Podríamos pensar que la cosa no va tan mal. Si echamos un vistazo a los actores de los grandes envites nacional-populistas de estos años, nos encontramos con personajes y grupos en serios apuros. En EE.UU., Donald Trump ha cumplido su primer año de gobierno batiendo récords de impopularidad, mostrándose incapaz de desarrollar sus medidas estrella y provocando un bloqueo gubernamental que hundirá aún más su capital político.

En Reino Unido, el Partido Conservador sigue dividido por las negociaciones del brexit, y el UKIP combina su descenso hacia la irrelevancia electoral con un creciente caos interno -es posible que en estos días dimita su cuarto líder en año y medio-. España completa la terna, con un Podemos que baja en las encuestas y un Puigdemont que, tarde o temprano, y con mayor o menor dosis de colorido, se enfrentará a una situación judicial muy, muy dura.

Podríamos contemplar este panorama y concluir que la agitación personalista culmina necesariamente en la autocombustión; o que, al fin y al cabo, los modernos Estados de Derecho están bastante bien diseñados; o que el nacional-populismo termina generando anticuerpos emocionales e intelectuales en nuestro organismo social. Esta parecía ser la perspectiva de un activista del grupo Black Lives Matter, quien declaraba a la BBC que Trump acabará siendo bueno para Estados Unidos, puesto que habrá reforzado -por estricta oposición- un consenso liberal más sólido, más militante.

Sin embargo, olvidamos que parte del éxito de estos movimientos se ha basado en su capacidad para movilizar ciertas imágenes de sus respectivas naciones. Nos fijamos mucho en el carisma personal, en el contexto socioeconómico o en las dinámicas de las redes sociales, pero igual de importante ha sido el uso de unas ideas de la nación que tenían una larga historia y, por ello, un enorme poder simbólico y emocional. Porque, más allá de los mecanismos genéricos del nacionalismo, toda nación tiene un abanico de ideas específicas acerca de sí misma. Unas ideas que, encontrándose difusamente extendidas, siempre se pueden movilizar para fines concretos.

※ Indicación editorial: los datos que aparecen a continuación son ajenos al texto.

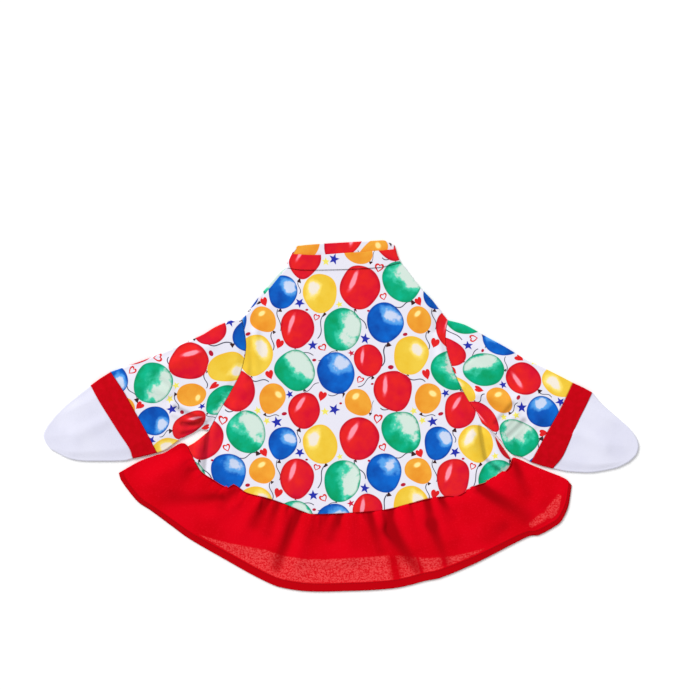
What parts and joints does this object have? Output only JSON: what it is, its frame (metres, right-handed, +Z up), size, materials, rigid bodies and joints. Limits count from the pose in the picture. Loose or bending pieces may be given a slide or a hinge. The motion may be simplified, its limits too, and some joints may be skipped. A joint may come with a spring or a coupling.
{
  "type": "party dress",
  "caption": "Costume party dress laid flat: balloon print body and sleeves, mock neck, red cuffs, wing-shaped white mitts and a gathered red ruffle, longer in front.",
  "frame": {"origin": "on the surface the dress lies on, under the middle of its bounding box", "axes": "+X to the right of the dress as the picture shows it, from mitt to mitt; +Y from the hem towards the neck; +Z up, out of the front"},
  "size_m": [0.6799, 0.4013, 0.0079],
  "materials": {
    "printed_knit": "smooth knit printed with a tossed balloon repeat in red, green, blue, yellow and orange",
    "red_knit": "matt red knit band",
    "red_crepe": "thin red crepe with a fine grain, slightly see-through in one layer",
    "white_felt": "soft matt white brushed cloth"
  },
  "bodies": {
    "root": {"dress_front": "printed_knit", "dress_back": "printed_knit", "neck_band": "printed_knit", "sleeve_left": "printed_knit", "sleeve_right": "printed_knit", "cuff_left": "red_knit", "cuff_right": "red_knit", "wing_mitt_left": "white_felt", "wing_mitt_right": "white_felt", "ruffle_front": "red_crepe", "ruffle_back": "red_crepe"}
  },
  "joints": []
}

Trump, por ejemplo, movilizó a su electorado apelando a la idea de que Estados Unidos es una nación excepcional, la ciudad sobre la colina soñada por los puritanos del Mayflower, y que siempre ha sido intrínsecamente superior al resto de naciones del mundo. El UKIP y el ala eurófoba del conservadurismo británico, por su parte, recuperaron la idea de Reino Unido como la nación libérrima parapetada tras los acantilados de Dover, el país que durante siglos guardó su libertad y su independencia frente a los tiranos europeos.

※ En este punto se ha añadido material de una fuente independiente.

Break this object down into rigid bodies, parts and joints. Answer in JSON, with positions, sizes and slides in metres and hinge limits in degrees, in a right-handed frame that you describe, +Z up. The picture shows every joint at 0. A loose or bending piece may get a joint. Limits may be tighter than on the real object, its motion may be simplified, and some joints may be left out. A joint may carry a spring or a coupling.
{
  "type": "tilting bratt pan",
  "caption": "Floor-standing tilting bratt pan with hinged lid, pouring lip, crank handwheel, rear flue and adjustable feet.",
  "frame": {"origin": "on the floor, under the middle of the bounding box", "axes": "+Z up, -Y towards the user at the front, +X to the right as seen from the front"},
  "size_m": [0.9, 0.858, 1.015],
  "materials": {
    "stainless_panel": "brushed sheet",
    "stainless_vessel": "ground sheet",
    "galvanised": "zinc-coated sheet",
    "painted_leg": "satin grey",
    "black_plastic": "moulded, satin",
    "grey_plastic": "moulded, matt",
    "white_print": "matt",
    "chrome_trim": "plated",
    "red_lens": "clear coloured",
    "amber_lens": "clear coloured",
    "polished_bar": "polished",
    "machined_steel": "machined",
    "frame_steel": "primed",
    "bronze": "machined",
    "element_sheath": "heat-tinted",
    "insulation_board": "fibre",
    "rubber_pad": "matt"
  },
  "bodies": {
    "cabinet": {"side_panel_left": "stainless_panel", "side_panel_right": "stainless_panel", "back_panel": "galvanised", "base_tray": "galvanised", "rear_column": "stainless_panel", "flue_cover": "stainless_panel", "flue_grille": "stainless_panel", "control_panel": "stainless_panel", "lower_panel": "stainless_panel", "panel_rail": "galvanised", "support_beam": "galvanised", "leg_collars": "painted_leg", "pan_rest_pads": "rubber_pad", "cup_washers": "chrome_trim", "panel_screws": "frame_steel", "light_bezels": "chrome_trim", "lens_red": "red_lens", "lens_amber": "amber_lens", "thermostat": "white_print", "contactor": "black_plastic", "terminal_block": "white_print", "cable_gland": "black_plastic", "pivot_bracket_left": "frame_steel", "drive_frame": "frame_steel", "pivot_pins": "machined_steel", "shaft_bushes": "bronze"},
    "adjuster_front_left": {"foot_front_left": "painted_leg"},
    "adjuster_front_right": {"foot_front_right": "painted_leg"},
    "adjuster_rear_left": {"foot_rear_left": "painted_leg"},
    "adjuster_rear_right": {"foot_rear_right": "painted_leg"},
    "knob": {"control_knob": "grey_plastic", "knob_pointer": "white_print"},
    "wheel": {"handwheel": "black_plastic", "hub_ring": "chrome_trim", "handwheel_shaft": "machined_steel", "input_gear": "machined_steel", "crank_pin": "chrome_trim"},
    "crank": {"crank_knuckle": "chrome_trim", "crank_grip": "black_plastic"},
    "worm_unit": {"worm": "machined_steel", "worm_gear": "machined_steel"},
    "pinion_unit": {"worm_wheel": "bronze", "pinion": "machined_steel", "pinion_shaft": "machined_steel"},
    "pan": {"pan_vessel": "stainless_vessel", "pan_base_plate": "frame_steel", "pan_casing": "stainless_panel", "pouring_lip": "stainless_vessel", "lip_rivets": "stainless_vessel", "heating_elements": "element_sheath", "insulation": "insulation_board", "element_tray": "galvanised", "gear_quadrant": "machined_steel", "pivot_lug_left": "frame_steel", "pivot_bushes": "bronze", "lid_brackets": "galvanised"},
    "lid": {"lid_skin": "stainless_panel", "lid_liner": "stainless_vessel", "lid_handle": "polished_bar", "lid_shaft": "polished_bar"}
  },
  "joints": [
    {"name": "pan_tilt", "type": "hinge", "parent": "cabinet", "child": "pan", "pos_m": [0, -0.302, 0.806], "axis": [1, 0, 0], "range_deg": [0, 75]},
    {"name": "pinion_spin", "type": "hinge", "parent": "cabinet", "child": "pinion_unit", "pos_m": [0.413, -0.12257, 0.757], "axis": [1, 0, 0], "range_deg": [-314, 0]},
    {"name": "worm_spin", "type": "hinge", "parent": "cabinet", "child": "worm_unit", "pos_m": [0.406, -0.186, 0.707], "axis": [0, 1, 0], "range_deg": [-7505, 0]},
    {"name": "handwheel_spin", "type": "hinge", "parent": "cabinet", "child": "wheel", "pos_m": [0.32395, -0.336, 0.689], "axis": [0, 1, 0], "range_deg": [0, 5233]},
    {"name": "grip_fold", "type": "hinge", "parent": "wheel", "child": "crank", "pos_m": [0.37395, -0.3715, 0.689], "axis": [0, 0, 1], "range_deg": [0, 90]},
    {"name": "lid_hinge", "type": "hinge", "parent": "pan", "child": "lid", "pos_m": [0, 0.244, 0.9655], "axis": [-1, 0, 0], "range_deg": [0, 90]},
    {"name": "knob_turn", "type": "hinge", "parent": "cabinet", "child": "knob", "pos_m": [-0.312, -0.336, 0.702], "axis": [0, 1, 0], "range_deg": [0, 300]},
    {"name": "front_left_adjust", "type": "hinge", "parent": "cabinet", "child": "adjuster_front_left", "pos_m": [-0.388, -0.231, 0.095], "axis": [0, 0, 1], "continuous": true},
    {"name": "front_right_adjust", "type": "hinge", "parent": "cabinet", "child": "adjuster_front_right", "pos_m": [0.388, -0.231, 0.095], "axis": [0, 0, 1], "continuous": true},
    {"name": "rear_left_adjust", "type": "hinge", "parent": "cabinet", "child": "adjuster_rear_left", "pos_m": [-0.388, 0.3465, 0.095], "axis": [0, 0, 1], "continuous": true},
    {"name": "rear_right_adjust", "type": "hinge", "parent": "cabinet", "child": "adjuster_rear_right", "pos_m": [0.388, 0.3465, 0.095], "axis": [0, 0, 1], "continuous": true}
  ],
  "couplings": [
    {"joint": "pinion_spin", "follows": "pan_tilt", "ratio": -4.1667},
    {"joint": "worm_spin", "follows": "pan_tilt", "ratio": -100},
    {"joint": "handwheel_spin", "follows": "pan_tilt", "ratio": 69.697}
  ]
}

Aquí, gran parte del envite nacional-populista se ha basado en recuperar la idea de España como nación fracasada. Según este mito, España no sería una nación normal ni bien hecha, sino un conjunto de comunidades dispares y mal cosidas, un Frankenstein entre lo hortera y lo criminal, siempre necesitado de una nueva tabula rasa que por fin imponga algo de luz y cordura al invento. O a lo que, para entonces, quede de él.

Nadie encarna esta idea mejor que los nacionalismos periféricos, pero también la podemos detectar en la cultura política de amplios sectores de la izquierda, e incluso -dependiendo del día- en la de algunos sectores conservadores. Es la imagen que lleva a tantas personas, dentro y fuera de Cataluña, a justificar las acciones de los separatistas con un “es que no hemos construido una idea inclusiva de España”; y también es la que explica que el tercer partido más votado a escala nacional, ese que basó parte de su atractivo precisamente en reactualizar el mito de la nación fallida -ahora no solamente por culpa de los Reyes Católicos, sino también por obra de Suárez y Carrillo- adopte con tanta naturalidad las tesis independentistas.

Las idas y venidas de los actores del populismo seguirán siendo noticia. Pero urge un debate más profundo acerca de las ideas concretas de la nación que han movilizado con tanta eficacia, y que son un ingrediente esencial de su éxito. Los líderes y los partidos desaparecen, pero la nación -y la forma en que decidimos imaginarla- siempre queda.